Data-driven Semantic Indexing of Time-based Broadcast Media Series

From Wikibase.slis.ua.edu
Jump to navigation Jump to search

Introduction

In this project, the Linked Data Research Group at UA SLIS seeks to generalize our semantic indexing method for sports image and video clip collections to collections ("series") of documentaries and other broadcast genres.

Our goal is to investigate models for the semantic indexing of broadcast series for granular access and semantic integration across the linked data cloud using data generated by AI/ML methods applied to the documentaries of the series.

At this time, we can report very preliminary results and example SPARQL queries over 5 AABP-hosted documentaries in The Alabama Experience series with data generated by the Microsoft Azure Video Analyzer service.
PLEASE NOTE: This is a proof of concept demo, and we acknowledge some issues with our semantic data model and with SPARQL query construction.

Method

We are investigating the incorporation of data generated with computational methods into a semantic indexing method for a series of documentary episodes post-digitization using AI/ML processes and using “deep hyperlinks” as locators that directly point within digital video. Our research question was "Can named entities and features detected by AI/ML processes serve as a data source for the data-driven semantic indexing of documentary series?"

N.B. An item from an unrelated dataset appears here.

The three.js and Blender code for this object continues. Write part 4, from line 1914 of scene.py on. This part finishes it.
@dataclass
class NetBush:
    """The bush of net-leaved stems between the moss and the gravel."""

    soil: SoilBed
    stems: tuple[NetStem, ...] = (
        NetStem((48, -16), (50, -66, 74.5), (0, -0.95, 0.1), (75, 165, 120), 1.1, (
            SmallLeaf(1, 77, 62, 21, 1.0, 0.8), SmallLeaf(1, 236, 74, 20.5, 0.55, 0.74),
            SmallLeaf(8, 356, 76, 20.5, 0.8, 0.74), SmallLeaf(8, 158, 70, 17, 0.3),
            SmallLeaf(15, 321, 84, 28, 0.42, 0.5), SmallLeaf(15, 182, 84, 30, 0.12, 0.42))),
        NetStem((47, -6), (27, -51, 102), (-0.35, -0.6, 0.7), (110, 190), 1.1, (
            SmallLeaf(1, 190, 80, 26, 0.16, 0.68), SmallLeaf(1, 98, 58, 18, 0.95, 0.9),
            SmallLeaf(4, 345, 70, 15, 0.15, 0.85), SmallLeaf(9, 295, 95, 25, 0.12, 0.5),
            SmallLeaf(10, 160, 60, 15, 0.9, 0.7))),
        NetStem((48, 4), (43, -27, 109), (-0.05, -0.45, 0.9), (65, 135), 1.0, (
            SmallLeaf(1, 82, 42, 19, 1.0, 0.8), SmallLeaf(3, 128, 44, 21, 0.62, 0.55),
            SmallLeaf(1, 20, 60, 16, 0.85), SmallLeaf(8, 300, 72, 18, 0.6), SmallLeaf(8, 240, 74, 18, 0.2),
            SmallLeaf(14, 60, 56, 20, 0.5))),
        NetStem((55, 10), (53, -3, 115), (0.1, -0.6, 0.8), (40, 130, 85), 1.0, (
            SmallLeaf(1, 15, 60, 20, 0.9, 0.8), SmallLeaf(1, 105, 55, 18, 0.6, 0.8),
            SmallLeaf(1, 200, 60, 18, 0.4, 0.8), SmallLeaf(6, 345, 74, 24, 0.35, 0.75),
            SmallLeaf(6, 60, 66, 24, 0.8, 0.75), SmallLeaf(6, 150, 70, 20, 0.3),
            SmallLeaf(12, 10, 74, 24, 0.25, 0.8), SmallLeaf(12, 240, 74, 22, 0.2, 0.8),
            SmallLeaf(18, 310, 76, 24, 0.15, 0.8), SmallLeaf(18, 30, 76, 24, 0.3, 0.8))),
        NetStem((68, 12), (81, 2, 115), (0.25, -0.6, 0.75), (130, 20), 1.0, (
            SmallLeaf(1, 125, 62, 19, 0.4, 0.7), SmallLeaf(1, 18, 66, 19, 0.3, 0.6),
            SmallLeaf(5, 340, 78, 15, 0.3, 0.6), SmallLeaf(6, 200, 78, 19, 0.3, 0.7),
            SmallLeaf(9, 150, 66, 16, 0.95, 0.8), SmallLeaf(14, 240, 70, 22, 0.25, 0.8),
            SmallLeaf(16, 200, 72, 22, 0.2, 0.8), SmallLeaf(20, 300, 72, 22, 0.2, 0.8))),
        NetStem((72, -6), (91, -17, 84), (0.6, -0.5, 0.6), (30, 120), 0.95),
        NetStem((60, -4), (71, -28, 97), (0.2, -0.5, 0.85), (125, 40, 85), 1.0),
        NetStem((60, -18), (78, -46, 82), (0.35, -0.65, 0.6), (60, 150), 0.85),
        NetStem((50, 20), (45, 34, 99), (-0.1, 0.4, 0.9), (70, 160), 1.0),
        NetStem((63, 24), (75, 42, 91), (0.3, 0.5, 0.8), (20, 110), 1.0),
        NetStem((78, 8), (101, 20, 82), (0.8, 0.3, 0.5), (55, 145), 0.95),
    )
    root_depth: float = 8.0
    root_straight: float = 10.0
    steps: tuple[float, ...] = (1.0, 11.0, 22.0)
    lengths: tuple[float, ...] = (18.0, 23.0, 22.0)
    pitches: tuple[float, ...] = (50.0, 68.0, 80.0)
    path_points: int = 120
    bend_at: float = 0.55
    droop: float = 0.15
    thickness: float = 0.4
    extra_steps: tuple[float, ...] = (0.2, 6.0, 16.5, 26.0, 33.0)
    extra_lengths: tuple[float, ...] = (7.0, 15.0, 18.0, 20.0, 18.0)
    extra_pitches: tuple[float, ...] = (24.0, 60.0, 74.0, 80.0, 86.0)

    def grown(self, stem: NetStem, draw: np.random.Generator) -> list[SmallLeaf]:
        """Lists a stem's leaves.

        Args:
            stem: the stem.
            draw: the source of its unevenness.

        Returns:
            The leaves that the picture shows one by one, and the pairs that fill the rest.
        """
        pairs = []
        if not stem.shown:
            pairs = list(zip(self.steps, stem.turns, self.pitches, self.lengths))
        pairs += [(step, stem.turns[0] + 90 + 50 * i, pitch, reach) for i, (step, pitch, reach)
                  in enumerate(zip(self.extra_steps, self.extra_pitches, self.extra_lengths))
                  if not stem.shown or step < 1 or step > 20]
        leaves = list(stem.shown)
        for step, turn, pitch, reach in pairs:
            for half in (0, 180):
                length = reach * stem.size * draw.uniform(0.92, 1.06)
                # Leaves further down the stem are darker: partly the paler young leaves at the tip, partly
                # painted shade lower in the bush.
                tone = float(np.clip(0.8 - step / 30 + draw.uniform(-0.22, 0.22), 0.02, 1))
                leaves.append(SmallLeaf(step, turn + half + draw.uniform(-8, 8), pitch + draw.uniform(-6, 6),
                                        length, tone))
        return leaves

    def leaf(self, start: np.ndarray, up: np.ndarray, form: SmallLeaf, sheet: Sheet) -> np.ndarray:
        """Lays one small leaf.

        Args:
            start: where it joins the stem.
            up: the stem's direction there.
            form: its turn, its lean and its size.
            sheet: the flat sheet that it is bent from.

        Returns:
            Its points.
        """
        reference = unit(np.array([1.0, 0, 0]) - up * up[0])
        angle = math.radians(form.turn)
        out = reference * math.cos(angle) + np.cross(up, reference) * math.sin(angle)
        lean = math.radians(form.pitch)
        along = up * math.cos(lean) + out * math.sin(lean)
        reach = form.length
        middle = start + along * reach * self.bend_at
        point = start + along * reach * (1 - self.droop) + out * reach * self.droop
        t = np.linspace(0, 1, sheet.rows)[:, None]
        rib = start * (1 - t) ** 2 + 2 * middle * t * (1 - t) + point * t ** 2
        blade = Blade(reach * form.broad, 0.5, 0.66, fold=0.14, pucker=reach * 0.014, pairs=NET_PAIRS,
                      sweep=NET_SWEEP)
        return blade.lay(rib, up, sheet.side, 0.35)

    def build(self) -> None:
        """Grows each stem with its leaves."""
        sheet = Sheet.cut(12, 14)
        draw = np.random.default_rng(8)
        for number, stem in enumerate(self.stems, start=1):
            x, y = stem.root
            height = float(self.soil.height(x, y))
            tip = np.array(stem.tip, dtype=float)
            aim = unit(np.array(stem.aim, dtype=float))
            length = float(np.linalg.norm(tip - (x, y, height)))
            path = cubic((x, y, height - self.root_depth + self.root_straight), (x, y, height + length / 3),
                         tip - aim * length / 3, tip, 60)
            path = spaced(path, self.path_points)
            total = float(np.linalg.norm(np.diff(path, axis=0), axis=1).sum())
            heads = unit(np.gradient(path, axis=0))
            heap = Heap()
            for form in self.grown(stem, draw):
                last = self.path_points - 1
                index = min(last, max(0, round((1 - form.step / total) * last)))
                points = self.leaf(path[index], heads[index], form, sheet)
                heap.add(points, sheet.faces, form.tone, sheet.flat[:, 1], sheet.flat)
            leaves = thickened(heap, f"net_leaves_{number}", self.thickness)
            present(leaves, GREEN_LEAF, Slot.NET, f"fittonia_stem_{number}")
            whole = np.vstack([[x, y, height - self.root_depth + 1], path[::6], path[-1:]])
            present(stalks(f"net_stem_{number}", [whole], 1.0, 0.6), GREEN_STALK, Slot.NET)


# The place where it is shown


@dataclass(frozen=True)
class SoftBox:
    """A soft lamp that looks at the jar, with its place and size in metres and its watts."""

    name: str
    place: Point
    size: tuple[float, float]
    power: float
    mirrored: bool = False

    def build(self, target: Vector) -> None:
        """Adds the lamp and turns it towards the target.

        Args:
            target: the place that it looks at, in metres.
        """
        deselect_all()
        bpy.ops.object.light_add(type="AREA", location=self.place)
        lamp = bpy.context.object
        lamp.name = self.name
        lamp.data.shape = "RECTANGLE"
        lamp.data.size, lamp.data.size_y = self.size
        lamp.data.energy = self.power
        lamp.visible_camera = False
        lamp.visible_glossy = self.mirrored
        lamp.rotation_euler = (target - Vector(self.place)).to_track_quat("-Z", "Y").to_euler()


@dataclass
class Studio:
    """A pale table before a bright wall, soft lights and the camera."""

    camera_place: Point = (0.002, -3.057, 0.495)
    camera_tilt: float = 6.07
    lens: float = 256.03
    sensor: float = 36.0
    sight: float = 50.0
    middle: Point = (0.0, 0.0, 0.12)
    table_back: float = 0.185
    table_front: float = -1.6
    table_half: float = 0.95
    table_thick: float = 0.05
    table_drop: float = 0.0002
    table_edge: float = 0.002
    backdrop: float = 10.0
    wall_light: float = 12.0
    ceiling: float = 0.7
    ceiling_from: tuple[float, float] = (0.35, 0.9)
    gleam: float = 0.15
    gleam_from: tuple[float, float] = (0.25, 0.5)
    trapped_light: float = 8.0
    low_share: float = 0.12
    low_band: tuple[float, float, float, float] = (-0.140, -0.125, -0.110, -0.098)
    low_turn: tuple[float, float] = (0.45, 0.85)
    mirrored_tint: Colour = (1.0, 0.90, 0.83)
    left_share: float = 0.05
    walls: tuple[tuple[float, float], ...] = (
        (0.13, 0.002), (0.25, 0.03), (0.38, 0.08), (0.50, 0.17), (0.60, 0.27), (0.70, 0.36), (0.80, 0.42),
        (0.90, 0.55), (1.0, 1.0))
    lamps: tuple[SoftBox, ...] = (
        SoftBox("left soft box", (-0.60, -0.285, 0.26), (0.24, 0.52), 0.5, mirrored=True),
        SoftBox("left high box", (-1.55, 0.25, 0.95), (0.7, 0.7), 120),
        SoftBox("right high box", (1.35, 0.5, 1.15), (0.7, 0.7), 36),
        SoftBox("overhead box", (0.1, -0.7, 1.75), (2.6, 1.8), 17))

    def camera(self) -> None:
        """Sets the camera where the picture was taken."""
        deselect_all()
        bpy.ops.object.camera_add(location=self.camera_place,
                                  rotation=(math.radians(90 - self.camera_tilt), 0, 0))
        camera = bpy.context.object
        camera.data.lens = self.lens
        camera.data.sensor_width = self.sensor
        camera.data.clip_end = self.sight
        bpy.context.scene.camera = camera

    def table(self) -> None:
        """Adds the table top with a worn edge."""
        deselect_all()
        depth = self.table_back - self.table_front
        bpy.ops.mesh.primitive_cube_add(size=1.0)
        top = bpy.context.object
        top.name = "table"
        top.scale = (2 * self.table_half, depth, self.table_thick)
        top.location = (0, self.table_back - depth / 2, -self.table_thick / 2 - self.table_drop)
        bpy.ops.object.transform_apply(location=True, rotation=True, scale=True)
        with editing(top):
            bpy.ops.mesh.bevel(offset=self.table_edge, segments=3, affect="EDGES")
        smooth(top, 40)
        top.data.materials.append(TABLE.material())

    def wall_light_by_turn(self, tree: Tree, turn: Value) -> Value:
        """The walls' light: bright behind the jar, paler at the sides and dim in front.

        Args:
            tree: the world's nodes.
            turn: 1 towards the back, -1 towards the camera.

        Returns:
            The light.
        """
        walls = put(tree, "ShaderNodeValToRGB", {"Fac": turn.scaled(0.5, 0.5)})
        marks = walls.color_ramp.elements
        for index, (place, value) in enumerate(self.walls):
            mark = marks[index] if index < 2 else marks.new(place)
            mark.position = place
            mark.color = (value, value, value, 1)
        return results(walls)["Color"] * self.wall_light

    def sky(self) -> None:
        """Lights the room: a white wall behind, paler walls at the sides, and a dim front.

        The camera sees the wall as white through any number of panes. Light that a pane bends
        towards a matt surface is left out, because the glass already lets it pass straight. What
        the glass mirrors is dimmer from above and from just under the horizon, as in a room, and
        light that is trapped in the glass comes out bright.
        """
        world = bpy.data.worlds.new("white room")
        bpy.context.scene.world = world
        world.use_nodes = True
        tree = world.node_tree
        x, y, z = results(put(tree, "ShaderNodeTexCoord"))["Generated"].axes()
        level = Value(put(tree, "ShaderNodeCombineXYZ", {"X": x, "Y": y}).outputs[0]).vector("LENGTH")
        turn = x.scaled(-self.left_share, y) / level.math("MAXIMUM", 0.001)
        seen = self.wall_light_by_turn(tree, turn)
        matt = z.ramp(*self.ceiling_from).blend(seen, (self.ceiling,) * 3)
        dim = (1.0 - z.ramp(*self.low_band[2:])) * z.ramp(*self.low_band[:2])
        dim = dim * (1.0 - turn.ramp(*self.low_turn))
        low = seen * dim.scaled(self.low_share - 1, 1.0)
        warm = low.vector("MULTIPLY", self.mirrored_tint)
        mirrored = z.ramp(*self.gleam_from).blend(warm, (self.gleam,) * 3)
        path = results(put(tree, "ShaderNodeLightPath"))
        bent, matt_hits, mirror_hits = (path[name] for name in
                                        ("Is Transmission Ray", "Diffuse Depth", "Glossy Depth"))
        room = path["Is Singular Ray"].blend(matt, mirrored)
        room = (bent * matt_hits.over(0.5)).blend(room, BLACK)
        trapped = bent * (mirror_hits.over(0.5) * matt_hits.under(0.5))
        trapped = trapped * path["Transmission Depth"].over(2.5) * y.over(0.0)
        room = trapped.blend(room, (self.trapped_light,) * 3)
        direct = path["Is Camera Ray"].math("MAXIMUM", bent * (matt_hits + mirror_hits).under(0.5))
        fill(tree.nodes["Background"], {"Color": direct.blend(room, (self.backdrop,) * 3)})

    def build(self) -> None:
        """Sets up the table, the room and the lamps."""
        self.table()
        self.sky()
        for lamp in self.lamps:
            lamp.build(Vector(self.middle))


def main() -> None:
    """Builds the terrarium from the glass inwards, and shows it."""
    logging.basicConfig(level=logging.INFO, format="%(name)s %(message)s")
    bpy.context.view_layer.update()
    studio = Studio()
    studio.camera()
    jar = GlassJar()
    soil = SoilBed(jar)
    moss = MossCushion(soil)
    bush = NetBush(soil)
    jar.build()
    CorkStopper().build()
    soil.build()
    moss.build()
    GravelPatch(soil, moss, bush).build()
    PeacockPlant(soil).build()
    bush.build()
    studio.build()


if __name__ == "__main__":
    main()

A preliminary evaluation of this question led us to use Microsoft Azure Video Analyzer service to generate JSON files with various detected features. For this proof of concept, we concentrated on just a few of the detected features (what MS refers to as “insights”): Transcripts lines and transcript blocks as well as detected topics and recognized named entities (persons and locations). We extracted these features from the JSON output, transformed them into RDF triples, and loaded them into our local Wikibase instance for SPARQL querying.

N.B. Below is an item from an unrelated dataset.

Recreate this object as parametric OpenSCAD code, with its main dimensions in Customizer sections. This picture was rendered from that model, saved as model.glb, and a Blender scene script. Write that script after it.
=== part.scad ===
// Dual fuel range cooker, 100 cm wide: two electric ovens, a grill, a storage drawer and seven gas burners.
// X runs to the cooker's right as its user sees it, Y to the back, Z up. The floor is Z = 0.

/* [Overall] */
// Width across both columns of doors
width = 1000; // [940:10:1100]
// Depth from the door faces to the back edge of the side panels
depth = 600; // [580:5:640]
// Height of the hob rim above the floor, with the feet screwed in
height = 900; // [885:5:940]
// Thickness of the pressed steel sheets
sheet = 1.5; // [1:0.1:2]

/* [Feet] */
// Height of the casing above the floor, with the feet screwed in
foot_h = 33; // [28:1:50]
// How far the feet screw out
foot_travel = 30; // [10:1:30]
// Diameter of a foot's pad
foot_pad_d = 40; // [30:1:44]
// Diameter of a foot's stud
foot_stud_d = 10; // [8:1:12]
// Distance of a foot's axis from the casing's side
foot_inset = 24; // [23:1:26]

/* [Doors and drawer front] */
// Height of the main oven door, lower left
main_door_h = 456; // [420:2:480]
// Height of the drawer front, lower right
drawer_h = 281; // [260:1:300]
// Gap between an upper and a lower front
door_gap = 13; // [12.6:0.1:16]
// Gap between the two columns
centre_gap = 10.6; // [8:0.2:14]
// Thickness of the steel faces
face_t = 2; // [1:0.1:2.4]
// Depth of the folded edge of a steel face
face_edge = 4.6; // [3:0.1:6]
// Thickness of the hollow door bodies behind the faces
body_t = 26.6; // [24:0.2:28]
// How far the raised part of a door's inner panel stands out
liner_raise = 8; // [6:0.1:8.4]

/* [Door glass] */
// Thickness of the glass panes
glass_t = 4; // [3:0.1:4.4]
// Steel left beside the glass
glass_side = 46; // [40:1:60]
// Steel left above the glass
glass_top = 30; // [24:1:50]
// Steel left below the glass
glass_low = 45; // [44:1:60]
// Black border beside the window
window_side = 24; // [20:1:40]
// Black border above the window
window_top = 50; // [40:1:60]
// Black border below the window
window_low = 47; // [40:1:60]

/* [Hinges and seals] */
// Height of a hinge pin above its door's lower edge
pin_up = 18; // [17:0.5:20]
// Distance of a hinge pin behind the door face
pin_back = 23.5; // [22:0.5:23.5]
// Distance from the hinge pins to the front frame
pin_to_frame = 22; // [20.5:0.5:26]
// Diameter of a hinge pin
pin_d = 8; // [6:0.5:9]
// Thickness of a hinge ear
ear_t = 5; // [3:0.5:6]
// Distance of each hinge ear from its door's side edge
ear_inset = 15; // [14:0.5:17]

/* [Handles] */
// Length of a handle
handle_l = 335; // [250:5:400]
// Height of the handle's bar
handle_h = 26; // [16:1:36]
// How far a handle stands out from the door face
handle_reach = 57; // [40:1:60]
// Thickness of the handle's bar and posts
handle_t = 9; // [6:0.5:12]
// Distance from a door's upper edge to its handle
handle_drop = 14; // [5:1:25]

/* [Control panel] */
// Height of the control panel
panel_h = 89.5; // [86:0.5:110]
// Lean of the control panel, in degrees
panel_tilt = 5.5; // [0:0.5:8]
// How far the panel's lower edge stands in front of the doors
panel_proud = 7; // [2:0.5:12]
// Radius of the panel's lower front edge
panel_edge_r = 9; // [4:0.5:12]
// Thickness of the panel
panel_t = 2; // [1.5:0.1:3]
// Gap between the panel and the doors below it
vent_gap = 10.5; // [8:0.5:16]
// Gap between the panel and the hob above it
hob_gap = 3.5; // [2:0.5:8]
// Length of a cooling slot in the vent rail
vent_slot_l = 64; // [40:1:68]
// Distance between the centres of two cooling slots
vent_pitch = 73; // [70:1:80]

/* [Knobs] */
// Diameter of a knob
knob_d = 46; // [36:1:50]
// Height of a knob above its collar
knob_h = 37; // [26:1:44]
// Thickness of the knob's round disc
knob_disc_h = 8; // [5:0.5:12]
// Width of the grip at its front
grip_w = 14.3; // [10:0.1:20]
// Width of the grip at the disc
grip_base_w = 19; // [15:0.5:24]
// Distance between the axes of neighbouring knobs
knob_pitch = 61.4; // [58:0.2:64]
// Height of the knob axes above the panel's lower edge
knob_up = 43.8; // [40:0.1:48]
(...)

We indexed a sub-collection of 5 documentaries from The Alabama Experience series all from the same year (1997):

  1. Roses of Crimson (60 minutes)
  2. Natural Assets (30 minutes)
  3. Miller’s Pottery (30 minutes)
  4. High Calling (30 minutes)
  5. A Season with the Forgotten Farmers (30 minutes)

SPARQL Queries

To run each query, click the large blue/white arrowhead in the lower corner after following link (PLEASE NOTE: The deep links to video ontent at the AAPB are currently not functioning properly).

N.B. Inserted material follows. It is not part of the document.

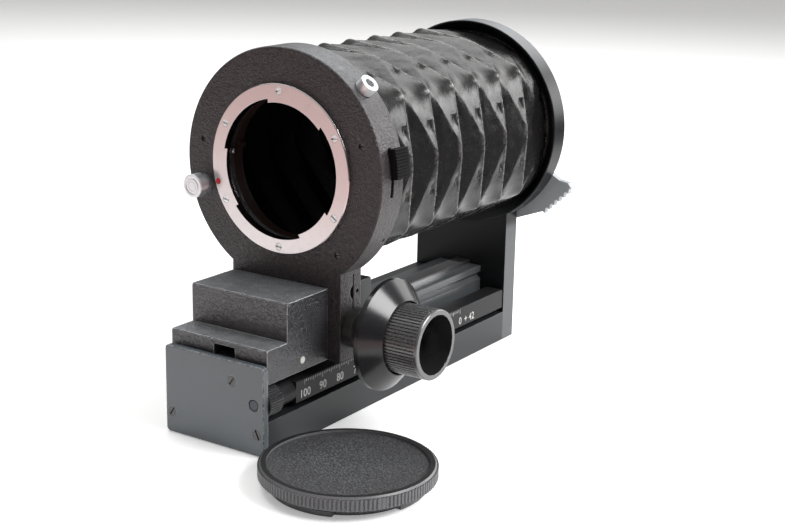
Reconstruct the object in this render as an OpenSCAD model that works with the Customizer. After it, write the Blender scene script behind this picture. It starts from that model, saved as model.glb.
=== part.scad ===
// Macro bellows unit: a base rail with a rack, a lens standard that a knob drives
// along it, a folding light-tight bellows and a rear standard with a camera mount.
// Millimetres, +Z up. Y runs along the rail, from the lens end (Y = 0) to the camera.
// The origin is on the table, under the middle of the end plate's front face.

/* [Base] */
// width of the base channel, end plate and rear upright
base_width = 42.5; // [38:0.5:48]
// length of the base, from the end plate's face to the upright's back
base_length = 164.4; // [150:0.2:190]
// height of the end plate
plate_height = 31; // [28:0.5:36]
// thickness of the end plate
plate_thick = 2.4; // [1.6:0.2:4]
// thickness of the channel's floor
floor_thick = 4; // [3:0.5:6]
// thickness of the channel's two side walls
wall_thick = 4.5; // [4:0.25:5]
// height of the low wall on the scale side
low_wall = 11.8; // [9:0.1:11.9]
// height of the high wall on the plain side
high_wall = 26; // [20:0.5:26]

/* [Rail and rack] */
// width of the guide rail
rail_width = 20; // [17:0.5:20.5]
// height of the guide rail's top above the table
rail_top = 29.8; // [28:0.1:30]
// height of the V grooves' middle
groove_height = 25.7; // [25:0.1:26]
// depth of each V groove
groove_depth = 1.8; // [1:0.1:2.2]
// sideways place of the rack on the rail
rack_x = 1.5; // [-2:0.1:2]
// width of the rack and of the pinion that runs on it
rack_width = 6.4; // [5:0.2:8]
// height of the rack's tooth tips
rack_top = 31.5; // [31:0.1:32]
// tooth size, as a gear module
gear_module = 0.4; // [0.4:0.05:0.5]
// number of teeth on the pinion
pinion_teeth = 18; // [16:1:20]

/* [Scale bar] */
// distance of the scale bar's axis from the base's side
bar_inset = 4.15; // [3.9:0.05:4.4]
// height of the scale bar's axis
bar_z = 17.5; // [17.4:0.1:17.8]
// width across the flats of the square scale bar
bar_side = 7.8; // [6:0.1:7.9]
// radius of the knurled knob at the bar's near end
bar_knob_radius = 5.3; // [5:0.1:6.1]
// where the square part of the bar starts
bar_start = 17.7; // [14:0.1:24]

/* [Carriage] */
// how far the block's left side lies inside the base's
block_left_inset = 0.25; // [0:0.05:2]
// how far the block's right side lies inside the base's
block_right_inset = 1.15; // [0:0.05:2]
// front face of the carriage block
block_front = 3.4; // [3:0.1:5]
// where the block's upper step starts
step_front = 14; // [10:0.5:20]
// height of the block's lower step
step_low = 35.8; // [35:0.1:38]
// height of the block's upper step
step_high = 49.3; // [44:0.1:50]
// underside of the carriage on the scale side
carriage_under = 24; // [23.9:0.1:24.4]

/* [Lens standard] */
// height of the optical axis above the table
axis_z = 88; // [84:0.5:95]
// radius of the lens standard's disc
disc_radius = 41.6; // [40:0.2:45]
// front face of the disc
disc_front = 36.4; // [34:0.2:38]
// thickness of the disc
disc_thick = 12.7; // [12:0.1:14]
// how far the pedestal's left side stands out of the base's
pedestal_left_out = 0.35; // [-1:0.05:2]
// how far the pedestal's right side stands out of the base's
pedestal_right_out = 4.15; // [3:0.05:5]
// thickness of the pedestal, front to back
pedestal_thick = 11.8; // [11.4:0.1:12.2]

/* [Lens mount] */
// how far the bright mount ring's edge lies inside the disc's
mount_inset = 12.25; // [11.8:0.05:12.6]
// width of the mount ring's face, from its edge to the throat
mount_face = 5.15; // [4.8:0.05:5.6]
// how far the claws reach into the throat
claw_reach = 1.3; // [1:0.1:2]
// how far the mount ring stands out of the disc
mount_proud = 1.4; // [0.5:0.1:2]
// how far the circle of mount screws lies inside the mount ring's edge
screw_inset = 2.45; // [2.2:0.05:2.8]

/* [Focusing knob] */
// radius of the ribbed knob
knob_radius = 12.05; // [10:0.05:12.2]
// outer end of the ribbed knob
knob_end = 58.6; // [54:0.2:64]
// radius of the hollow in the knob
knob_bore = 10.3; // [9:0.1:10.5]
// number of ribs round the knob
knob_ribs = 64; // [48:1:72]
// largest radius of the conical clamp ring
cone_radius = 19.3; // [16:0.1:20]
// small radius at the mouth of the clamp ring
cone_mouth = 13; // [12.9:0.1:14]
// inner face of the clamp ring
cone_start = 38.3; // [36:0.1:39]
// length of the clamp ring
cone_length = 7.65; // [6:0.05:9]
// radius of the shaft
shaft_radius = 2.5; // [2:0.1:2.8]
// radius of the bearing boss on the pedestal
boss_radius = 7.2; // [6:0.1:8]

/* [Bellows] */
// how far the pleat ridges lie inside the disc's edge
ridge_inset = 5.1; // [4.6:0.1:6]
// how far the single corners of a ridge stand out beyond its short edges
corner_rise = 4.2; // [2:0.1:4.3]
// depth of the valley folds below the short edges
valley_depth = 2.6; // [2:0.1:3]
// number of pleated bands
bellows_bands = 7; // [5:1:9]
// thickness of the bellows cloth
cloth_thick = 0.5; // [0.4:0.1:0.8]

/* [Rear standard] */
// how much smaller the rear cup ring's radius is than the disc's
cup_inset = 0.6; // [0:0.1:1]
// thickness of the upright
upright_thick = 8.4; // [7:0.2:8.4]
// how far the camera flange stands out of the upright's collar
flange_reach = 8.8; // [8:0.1:10]

/* [Cap] */
// radius of the cap
cap_radius = 28.5; // [27:0.1:30]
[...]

  1. This query retrieves deep hyperlinks pointing to all identified topics and named entities from the 5 episodes indexed from the series (The Alabama Experience) that have a computed confidence level equal to or exceeding .9: https://tinyurl.com/2h4cn4mg (this link runs the same query, but with a lower threshold (.5): https://tinyurl.com/ygv7sg3n)
  2. This query retrieves all “Alabama (topic)” references identified across 5 documentaries indexed from the series (The Alabama Experience): https://tinyurl.com/yg8723xo
  3. This query retrieves deep hyperlinks pointing to all identified named entities in one of the documentaries (Roses of Crimson): https://tinyurl.com/yzb9tdmm
  4. This query retrieves deep hyperlinks pointing to all identified topics in one of the documentaries (A Season with the Forgotten Farmers): https://tinyurl.com/yjatv89z

As noted above, this is a proof of concept demo, and we acknowledge some issues with our semantic data model and with SPARQL query construction. Also, note that this search experience in not optimized as a quality user interface experience (e.g., there is a lot of redundant content in the retrieved data), but rather to demonstrate the data query capabilities of this approach.

Conclusion

The small sample size prevents significant conclusions. We did show that precision searching is possible using data generated by an AI/ML feature extraction and named entity recognition service. The Microsoft Azure Video Analyzer service, though, has a wide aim in terms of corporate and other customers that are outside of GLAM. That having been said, we will expand our study to include more features generated by the Azure Video Analyzer service. We will also experiment with other AI/ML services, including those aimed at the cultural heritage sector, such as CLAMS.ai.